Wellbeing, Health, and Welfare Regime: A Qualitative Analysis of Dealing with Health Problems Temuco, Chile and San Jose, Costa Rica.

Wednesday, 13 July 2016: 10:55
Location: Hörsaal BIG 2 (Main Building)
Oral Presentation
Monica BUDOWSKI, University of Fribourg, Switzerland
William VERA, Pontifical Catholic University of Valparaiso, Chile
Chile and Costa Rica have similar health indicators on the macro level, even though the health systems are organized by different welfare regimes: the liberal and social-democratic. We ask: To what extent do the logics of opportunities as shaped by welfare regimes (the interplay of markets, the state, communities and households) play out in everyday life for households and for their wellbeing? We analyze the way households practically deal with health issues, and what repercussions these have on their wellbeing and other life domains.

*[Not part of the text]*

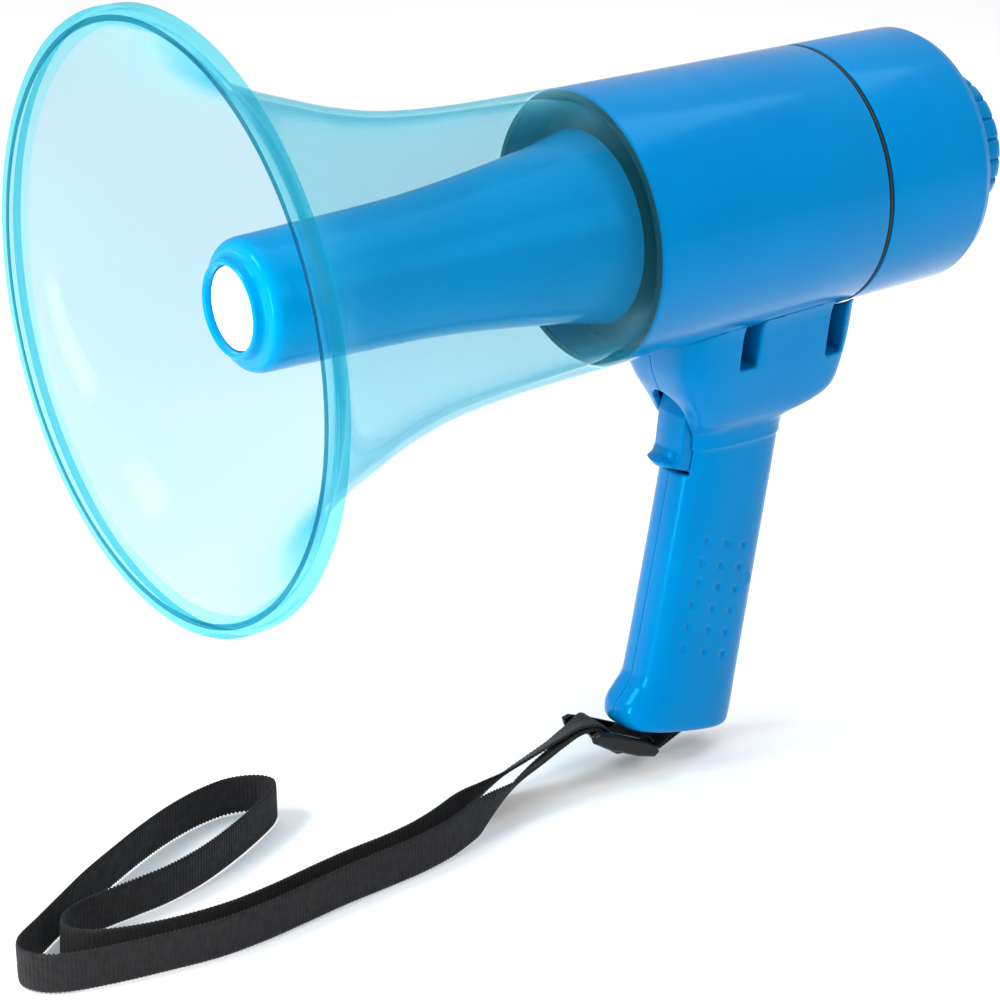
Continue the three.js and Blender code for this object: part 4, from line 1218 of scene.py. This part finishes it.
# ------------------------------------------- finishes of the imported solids
FINISH = {
    "sound_tube": THROAT,
    "reflector_rib_1": THROAT,
    "reflector_rib_2": THROAT,
    "reflector_rib_3": THROAT,
    "throat_baffle": THROAT,
    "driver_gasket": RUBBER,
    "driver_diaphragm": PHENOLIC,
    "driver_frame": STEEL,
    "voice_coil": BRASS,
    "driver_magnet": FERRITE,
    "driver_yoke": STEEL,
    "battery_holder": BLACK,
    "rear_contact_plate": BLACK,
    "amplifier_board": BOARD,
    "heat_sink": ALUMINIUM,
    "mic_holder": BLACK,
    "mic_capsule": ALUMINIUM,
    "mic_boot": RUBBER,
    "trigger_pin": STEEL,
    "trigger_switch": BLACK,
    "strap_pin": STEEL,
}
for n in frame["nodes"]:
    if n.startswith("cell_"):
        FINISH[n] = CELL
    elif n.startswith(("driver_screw", "module_screw", "saddle_screw", "front_contact", "rear_contact_")) and n not in FINISH:
        FINISH[n] = STEEL
for n, material in FINISH.items():
    o = frame["nodes"][n]
    o = o if hasattr(o, "material_slots") else bpy.data.objects[n]
    if not o.material_slots:
        o.data.materials.append(material)
    for sl in o.material_slots:
        sl.material = material

# ------------------------------------------------------- floor and lights
fm = Mat("pale_floor", Roughness=0.6)
fm.colour(fm.noise(3, 2), (0.93, 0.93, 0.93, 1), (0.95, 0.95, 0.95, 1))
bpy.ops.mesh.primitive_plane_add(size=8, location=(0, 0, -0.0742))
floor = bpy.context.object
floor.name = "floor"
floor.data.materials.append(fm.m)


def area(name, loc, target, w, h, power, col=(1, 1, 1)):
    l = bpy.data.lights.new(name, "AREA")
    l.shape, l.size, l.size_y, l.energy, l.color = "RECTANGLE", w, h, power, col
    o = bpy.data.objects.new(name, l)
    bpy.context.scene.collection.objects.link(o)
    o.location = loc
    d = Vector(loc) - Vector(target)
    o.rotation_euler = d.to_track_quat("Z", "Y").to_euler()
    return o


world = bpy.data.worlds.new("studio")
bpy.context.scene.world = world
world.use_nodes = True
bg = world.node_tree.nodes["Background"]
bg.inputs["Color"].default_value = (1, 1, 1, 1)
bg.inputs["Strength"].default_value = 0.56
area("key", (-0.35, -1.15, 1.05), (0, -0.05, 0.06), 0.5, 0.4, 14)
area("side", (1.35, 0.25, 0.95), (0, 0, 0.05), 0.8, 0.8, 9.5)
area("strip", (0.22, -1.15, 0.21), (0, -0.02, -0.0), 0.18, 0.54, 11)
area("top", (0.1, 0.1, 1.5), (0, -0.05, 0.05), 1.6, 1.4, 14)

We focus on households in precarious prosperity defined as a position of material wellbeing between secure prosperity and poverty. Such households usually belong to socially heterogeneous (lower) middle-income households, as economic growth has enabled some poor households to make their way out of poverty over the past decades, whilst changes in the way social security is organized linked to the abolishment of the Import Substitution Industrialization model has led other middle-income households to experience an increase in insecurity and downward mobility. We expect households in precarious prosperity to be particularly context-sensitive: Recent research has highlighted their socio-economic volatility; they do not have sufficient financial means to cushion unforeseen events, such as health problems, and are generally not target of social policies. They struggle to maintain or improve their level of wellbeing or avoid slipping into poverty. We analyze how health problems are dealt with by means of qualitative interviews with the same households in 2008/09, 2013 and 2016 in Temuco and San José. Results suggest that the interviewed households in Chile are constantly preoccupied with how to deal with health issues and the consequences. This furthers their anxieties and spills over into other life domains. In Costa Rica, the national health system of sufficient quality limits the spillover of worries into other life domains.